**Data shown**
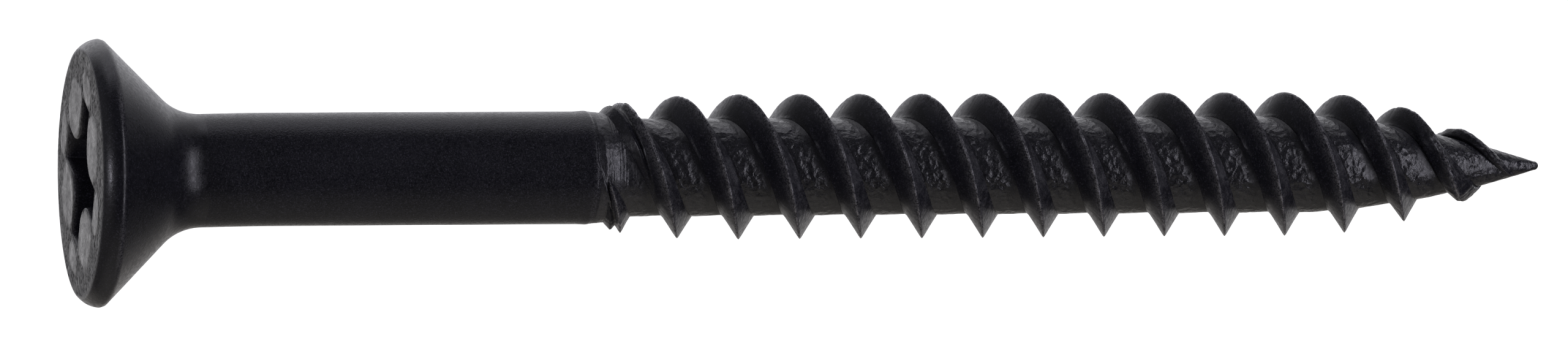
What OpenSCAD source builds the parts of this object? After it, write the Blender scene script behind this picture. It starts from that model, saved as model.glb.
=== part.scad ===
// Countersunk wood screw with a cross recess and a two-start thread.
// The axis is Z. The flat face of the head is at z = 0 and the point is at z = -screw_len.
// Depths are counted from the face down to the point. Sizes are in millimetres.

/* [Screw] */
// Overall length, from the face of the head to the point
screw_len = 50; // [40:1:70]
// Diameter of the plain shank
shank_d = 3.7; // [3.5:0.1:4.2]
// Depth at which the shank ends and the thread begins
thread_from = 17.1; // [8:0.1:22]

/* [Head] */
// Diameter of the head at the back edge of its rim
head_d = 8.8; // [7.3:0.1:10.6]
// Included angle of the countersink
head_angle = 90; // [80:1:100]
// Height of the rounded rim between the face and the cone
rim_h = 0.66; // [0.5:0.01:0.8]
// Radius of the rim's rounding
rim_r = 0.83; // [0.81:0.01:1.2]
// Radius of the fillet between the cone and the shank
neck_r = 1.9; // [1:0.1:2.5]

/* [Cross recess] */
// Width across two opposite wings, at the face
recess_w = 4.9; // [4.4:0.1:5.2]
// Width of one wing
wing_w = 1.2; // [1:0.05:1.4]
// Radius of the rounded corners between the wings
lobe_r = 0.95; // [0.6:0.05:1.1]
// Depth of the recess on the axis
recess_depth = 2.9; // [2.4:0.1:3]
// Depth at which the floor of a wing begins
wing_depth = 2.1; // [1.6:0.1:2.3]
// Included angle at which the ends of the wings close in
wing_taper = 26.5; // [20:0.5:30]
// Angle from the X axis to the first wing
recess_turn = -26; // [-45:1:45]

/* [Thread] */
// Outside diameter over the crests
thread_d = 4.82; // [4.6:0.02:5.8]
// Diameter of the core between the flights
core_d = 3.2; // [2.6:0.1:3.6]
// Advance of one flight in one turn
lead = 4.2; // [3.4:0.02:5.2]
// Included angle of a flight's section
flank_angle = 60; // [40:1:65]
// Width of the crest's flat
crest_w = 0.06; // [0.04:0.01:0.12]
// Angle around the axis at which the first flight begins, from the X axis
start_turn = 254; // [0:1:360]

/* [Point] */
// Length of the point, where the core narrows
point_len = 7.8; // [6:0.1:10]
// Radius of the rounded tip
tip_r = 0.1; // [0.08:0.01:0.2]

/* [Hidden] */
steel = [0.12, 0.12, 0.14];
face_grey = [0.36, 0.36, 0.37];
$fn = 96;

head_r = head_d / 2;
shank_r = shank_d / 2;
core_r = core_d / 2;
thread_r = thread_d / 2;
recess_r = recess_w / 2;
cone_half = head_angle / 2;

// Where the fillet meets the cone, and the depth at which it meets the shank
fillet_top_r = shank_r + neck_r * (1 - cos(cone_half));
head_h = rim_h + (head_r - fillet_top_r) / tan(cone_half) + neck_r * sin(cone_half);

// The shank steps down to the core over this length
step_len = 0.6;
core_from = thread_from + step_len;
point_from = screw_len - point_len;
point_steps = 16;

// The flights rise over run_in and fade out over fade, which ends at thread_to
run_in = 3.4;
fade = 1.4;
thread_to = screw_len - 1.5;
steps_a_turn = 36;
flight_steps = floor((thread_to - thread_from) / lead * steps_a_turn);
least_h = 0.02;

// How much of the narrowing is a curve: 0 makes a straight cone, and 1 a parabola
core_curve = 0.62;
crest_curve = 0.77;

over = 0.5; // cutters reach this far past the face

function clamp01(t) = min(1, max(0, t));
function blend(a, b, t) = a + (b - a) * t;

// Radius at a depth in the point, for a surface that starts at radius r
function narrowed(r, depth, curve) =
    let (t = clamp01((depth - point_from) / (point_len - tip_r)))
    blend(r, tip_r, (1 - curve) * t + curve * t * t);

// Radius of the surface that carries the flights
function root_r(depth) =
    depth < core_from ? blend(shank_r, core_r, clamp01((depth - thread_from) / step_len))
    : narrowed(core_r, depth, core_curve);

// Height of a flight over that surface
function flight_h(depth) =
    let (
        rise = 1 - pow(1 - clamp01((depth - thread_from) / run_in), 2),
        full = blend(shank_r, narrowed(thread_r, depth, crest_curve), rise) - root_r(depth)
    )
    max(least_h, full * clamp01((thread_to - depth) / fade));

// The four corners of a flight's section, as [radius, depth]
function section(depth) =
    let (
        h = flight_h(depth),
        foot = crest_w / 2 + h * tan(flank_angle / 2),
        above = max(thread_from, depth - foot),
        below = depth + foot
    )
    [
        [root_r(above), above],
        [root_r(depth) + h, depth - crest_w / 2],
        [root_r(depth) + h, depth + crest_w / 2],
        [root_r(below), below]
    ];

function around(p, turn) = [p[0] * cos(turn), p[0] * sin(turn), -p[1]];

// One flight: a section swept down the screw, right-handed
module flight(turn) {
    points = [
        for (i = [0:flight_steps])
            let (depth = thread_from + i * lead / steps_a_turn)
            for (p = section(depth)) around(p, turn - i * 360 / steps_a_turn)
    ];
    last = 4 * flight_steps;
    sides = [
        for (i = [0:flight_steps - 1], k = [0:3])
            let (a = 4 * i + k, b = 4 * i + (k + 1) % 4)
            each [[a, b, b + 4], [a, b + 4, a + 4]]
    ];
    caps = [[0, 2, 1], [0, 3, 2], [last, last + 1, last + 2], [last, last + 2, last + 3]];
    polyhedron(points, concat(sides, caps), convexity = 20);
}

// Half outline of the head: face, rounded rim, cone and neck fillet
module head_outline() {
    difference() {
        intersection() {
            polygon([
                [0, 0],
                [head_r, 0],
                [head_r, -rim_h],
                [fillet_top_r, neck_r * sin(cone_half) - head_h],
                [shank_r, -head_h],
                [0, -head_h]
            ]);
            union() {
                translate([head_r - rim_r, -rim_h]) circle(rim_r);
                translate([0, -rim_h]) square([head_r - rim_r, rim_h + over]);
                translate([0, -head_h]) square([head_r, head_h - rim_h]);
            }
        }
        translate([shank_r + neck_r, -head_h]) circle(neck_r);
    }
}

// The metal between two neighbouring wings, with its corner rounded
module lobe() {
    corner = wing_w / 2;
    translate([corner + lobe_r, corner + lobe_r]) circle(lobe_r);
    translate([corner + lobe_r, corner]) square(head_r);
    translate([corner, corner + lobe_r]) square(head_r);
}

// Half outline of the space that the wings stay within
module recess_outline() {
    slope = tan(wing_taper / 2);
    polygon([
        [0, over],
        [recess_r + over * slope, over],
        [recess_r - wing_depth * slope, -wing_depth],
        [0, -recess_depth]
    ]);
}

module recess() {
    rotate([0, 0, recess_turn]) intersection() {
        rotate_extrude() recess_outline();
        translate([0, 0, -recess_depth]) linear_extrude(recess_depth + over) difference() {
            square(head_d, center = true);
            for (turn = [0:90:270]) rotate(turn) lobe();
        }
    }
}

module head() {
    color(face_grey) difference() {
        rotate_extrude() head_outline();
        recess();
    }
}

module shank() {
    color(steel) translate([0, 0, -thread_from]) cylinder(h = thread_from - head_h, r = shank_r);
}

module core() {
    color(steel) {
        translate([0, 0, -core_from]) cylinder(h = step_len, r1 = core_r, r2 = shank_r);
        translate([0, 0, -point_from]) cylinder(h = point_from - core_from, r = core_r);
    }
}

module thread_a() {
    color(steel) flight(start_turn);
}

module thread_b() {
    color(steel) flight(start_turn + 180);
}

// The core narrows in a curve to a tip that is rounded off
module point() {
    tip_from = screw_len - tip_r;
    profile = [
        for (i = [0:point_steps])
            let (depth = blend(point_from, tip_from, i / point_steps))
            [root_r(depth), -depth]
    ];
    rounding = [for (turn = [15:15:75]) [tip_r * cos(turn), -tip_from - tip_r * sin(turn)]];
    color(steel) rotate_extrude()
        polygon(concat([[0, -point_from]], profile, rounding, [[0, -screw_len]]));
}

head();
shank();
core();
thread_a();
thread_b();
point();
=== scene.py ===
import math
import bmesh
import bpy
from mathutils import Matrix, Vector, noise


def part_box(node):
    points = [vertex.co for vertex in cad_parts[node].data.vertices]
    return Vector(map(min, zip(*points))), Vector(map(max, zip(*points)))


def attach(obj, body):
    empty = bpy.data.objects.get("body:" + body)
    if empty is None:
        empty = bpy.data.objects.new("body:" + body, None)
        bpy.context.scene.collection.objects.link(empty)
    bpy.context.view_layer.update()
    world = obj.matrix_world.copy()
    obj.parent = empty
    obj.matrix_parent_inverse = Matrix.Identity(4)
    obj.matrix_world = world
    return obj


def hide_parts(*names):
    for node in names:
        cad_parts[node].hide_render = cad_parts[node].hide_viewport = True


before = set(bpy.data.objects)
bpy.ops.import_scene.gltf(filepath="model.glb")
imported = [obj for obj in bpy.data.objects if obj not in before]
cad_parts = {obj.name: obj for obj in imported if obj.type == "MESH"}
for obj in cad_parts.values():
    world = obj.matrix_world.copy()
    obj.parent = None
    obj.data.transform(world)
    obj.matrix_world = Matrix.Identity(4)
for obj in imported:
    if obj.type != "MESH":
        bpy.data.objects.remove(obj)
noise.seed_set(5)                     # without a seed, the vector noise follows the clock
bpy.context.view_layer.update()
print("frame loaded:", sorted(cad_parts))

# The screw hangs from its face at z = 0 down to its point. Depths are counted down from the face.
mm = 0.001
headBox, shankBox, coreBox, pointBox = [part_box(node) for node in ("head", "shank", "core", "point")]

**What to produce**
This exercise asks for the lines from the line with "is rounded off" to the line with "imported = [obj", both lines included, set down exactly and with nothing else.

**Solution for this exercise**
// The core narrows in a curve to a tip that is rounded off
module point() {
    tip_from = screw_len - tip_r;
    profile = [
        for (i = [0:point_steps])
            let (depth = blend(point_from, tip_from, i / point_steps))
            [root_r(depth), -depth]
    ];
    rounding = [for (turn = [15:15:75]) [tip_r * cos(turn), -tip_from - tip_r * sin(turn)]];
    color(steel) rotate_extrude()
        polygon(concat([[0, -point_from]], profile, rounding, [[0, -screw_len]]));
}

head();
shank();
core();
thread_a();
thread_b();
point();
=== scene.py ===
import math
import bmesh
import bpy
from mathutils import Matrix, Vector, noise


def part_box(node):
    points = [vertex.co for vertex in cad_parts[node].data.vertices]
    return Vector(map(min, zip(*points))), Vector(map(max, zip(*points)))


def attach(obj, body):
    empty = bpy.data.objects.get("body:" + body)
    if empty is None:
        empty = bpy.data.objects.new("body:" + body, None)
        bpy.context.scene.collection.objects.link(empty)
    bpy.context.view_layer.update()
    world = obj.matrix_world.copy()
    obj.parent = empty
    obj.matrix_parent_inverse = Matrix.Identity(4)
    obj.matrix_world = world
    return obj


def hide_parts(*names):
    for node in names:
        cad_parts[node].hide_render = cad_parts[node].hide_viewport = True


before = set(bpy.data.objects)
bpy.ops.import_scene.gltf(filepath="model.glb")
imported = [obj for obj in bpy.data.objects if obj not in before]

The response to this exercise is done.